K.S. Puttaswamy (Retd.) and Anr. (Aadhar) v. Union of India

Gitanjali SadanCase Summary

K.S. Puttaswamy (Retd.) and Anr. (Aadhar) v. Union of India

K.S. Puttaswamy (Retd.) and Anr. (Aadhar) v. Union of India
(2019) 1 SCC 1
In the Supreme Court of India
WP (C) No. 494/2012 (joined with other petitions)
Before Chief Justice Dipak Misra, Justice A.K. Sikri, Justice A.M. Khanwilkar, Justice Dr D.Y. Chandrachud, Justice Ashok Bhushan.
Decided on September 26, 2018

Relevancy of the case: Validity of the Aadhaar Act, 2016 as a Money Bill

Statutes & Provisions Involved

  • The Constitution of India, 1950 (Article 14, 19, 21, 110)
  • The Information Technology Act, 2000 (Section 66C, 66D, 72)
  • The Aadhaar Act, 2016 (Section 7)

Relevant Facts of the Case

  • The Aadhaar project, having the purpose of creating a database with personal and biometric information covering every Indian citizen, have been constitutionally challenged under Article 14, 19 and 21 of the Indian Constitution with respect to the right of privacy.
  • Over a billion citizens have registered in the Aadhaar programme, having a 12-digit number as identity, along with eye scans and fingerprints, in order to serve as a unique identification number.
  • Registration of Aadhaar has become necessary if you require filing tax returns, opening bank accounts, securing loans, buying and selling properties, etc.
  • In the year 2012, Justice K.S. Puttaswamy (Retired) filed a Writ Petition (Civil) No. 494 of 2012 before the Supreme Court, challenging whether the right to privacy was guaranteed as an independent fundamental right due to some conflicting decisions held by the Supreme Court benches, including the Aadhaar case.
  • The Government claimed that there was no constitutional right of privacy in the decision of eight judges in P. Sharma v.
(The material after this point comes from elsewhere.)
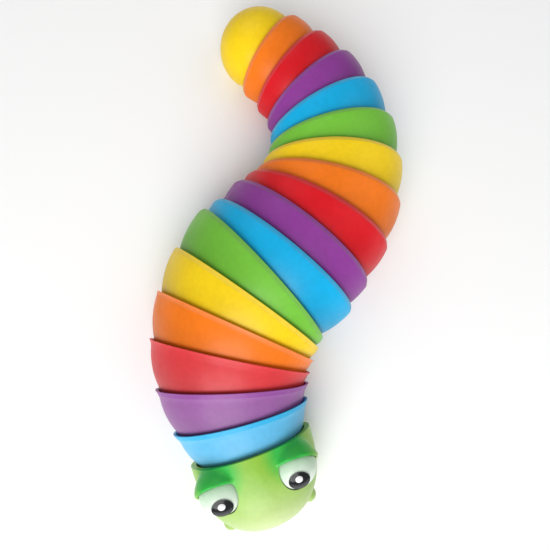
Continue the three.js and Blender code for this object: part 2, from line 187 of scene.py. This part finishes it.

Satish Chandra ([1954] SCR 1077) and the decision by a majority of four judges in Kharak Singh v. State of Uttar Pradesh ([1964] 1 SCR 332).
  • In 2015, the case was brought before a three-judge bench of the court which referred the matter to a larger bench of the court.
  • In 2017, the five-judge bench referred the matter to be heard by a nine-judge bench. Over a year later, when they discussed the validity of Finance Act, 2017, it was realized that the Aadhaar issue was not over.
  • Later, in 2019, it was taken to a five-judge bench, finally putting an end to the dilemma.

Opinion of the Bench

  • The bench noticed that a clear discussion has not taken place on the effect of the word “only” in Article 110(1) and make them understand about the repercussions of having to find a provision and pass it in the “Money Bill” which do not conform to Article 110(1)(a) to (g).
  • Justice Ashok Bhushan observed that the legislative intent was that the main provision of the enactment should be either any or all of the sub-clauses from (a) to (f). Here, Aadhaar card aims at providing benefits, subsidies to individuals, and other provisions are just “incidental” compared to the main provision. Therefore, he stated that Aadhaar Bill is satisfied to be certified as a Money Bill.
  • Justice Chandrachud had a dissenting opinion and stated that the “Money Bill” must be dealt with the declaration of any expenditure on the Consolidated Fund of India and hence, Section 7 of the Aadhaar Act did not have the effect of a bill qualified to become a Money Bill.

Final Decision

  • The bench, in a 4:1 ratio, declared that there has been no violation of the right to privacy and declared that the Aadhaar Act, 2016 is valid. The bench held that Section 7 of the Aadhaar Act, 2016 is the core section and it satisfies the conditions under Article 110 of the Indian Constitution, thereby resulting in the passing of a Money Bill.